In many cases, manual version control processes (e.g. git diff, merge, and rebase but by hand) take more than an hour of lawyer time per contract version while resulting in errors!
Note: this problem is not specific to the law. Finance professionals, academic researchers, legislators, among many other professionals encounter similar version control issues. We are currently focused on law because of our domain expertise and because the problem is particularly pronounced in the law.
How do lawyers currently work?
As many have observed, lawyers face the same fundamental set of problems that coders do when collaborating. They have multiple collaborators contributing changes to a project concurrently. They need to receive approval from their colleagues prior to committing their changes. When a colleague commits new changes, they must update their current work to account for them.

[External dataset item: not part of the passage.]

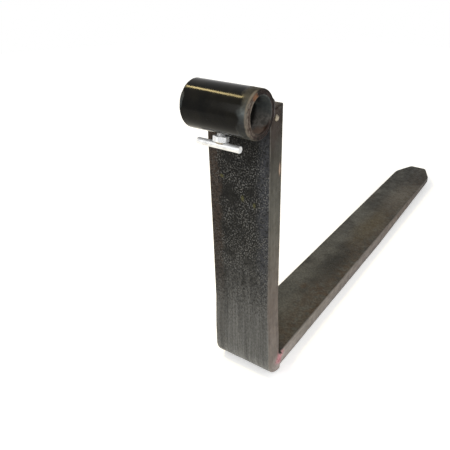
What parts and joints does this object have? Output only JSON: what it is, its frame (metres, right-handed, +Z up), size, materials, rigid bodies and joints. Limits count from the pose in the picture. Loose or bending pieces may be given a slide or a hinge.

Absent a concurrent version control system like git, lawyers rely on a process called "redlining" to solve these problems. A "redline" is the equivalent of a diff in git. It is a document showing the insertions and deletions between two versions of a document.
Redlining in practice
Unlike git, redlining leaves many of these problems unsolved. The following is an example of the basic steps of redlining a stock purchase agreement in the big-law context. Different practices of law might have different variations of the following process, but most follow similar general principles.
In this example, our law firm represents the buyer in an M&A deal. The seller’s counsel just sent the first draft of an agreement, V1. To turn the second draft of the agreement, V2, the firm needs input from specialists on the tax team, the IP team, and the employment team.
Kicking off this process, an M&A partner instructs a junior associate lawyer to circulate V1 to the three specialist teams to receive their redlines. Upon receiving these redlines, the M&A associate should reconcile the changes and submit those changes as the new version on their document management system.
M&A lawyer emails specialist teams asking for their contributions to the agreement.
The specialist teams each modify V1 of the agreement with their respective changes. They send the modified documents to the M&A lawyer.
Note: I’m simplifying the process a bit. The specialist’s team undergoes its own redlining process between the partner and associates on the team before returning a draft to M&A.M&A lawyer redlines the specialist version to the original via a redlining product. Associate saves that redline to their local file system as well as the "clean" version that was sent by the specialist.
M&A lawyer manually merges the three specialists’ drafts. They do this by opening a copy of V1 of the contract in Microsoft Word on the left side of their screen. On the right side of their screen, they open one of the specialist’s redlines. Change-by-change, they modify the new document to reflect the changes in the redline. Upon adding all of the changes, the associate opens the next specialist redline and repeats the process. They continue this until all changes are integrated into the new document. This document is V2 of the agreement.
Below is a screen recording of an actual lawyer merging specialist changes into an agreement. It took them over an hour to do what our system did in under a minute. This process resulted in three mistakes.
Associate redlines the consolidated V2 against V1, and sends V2 along with the redline to the M&A partner. They also save V2 to their document management system, which serves as the source of truth for committed versions of the contract.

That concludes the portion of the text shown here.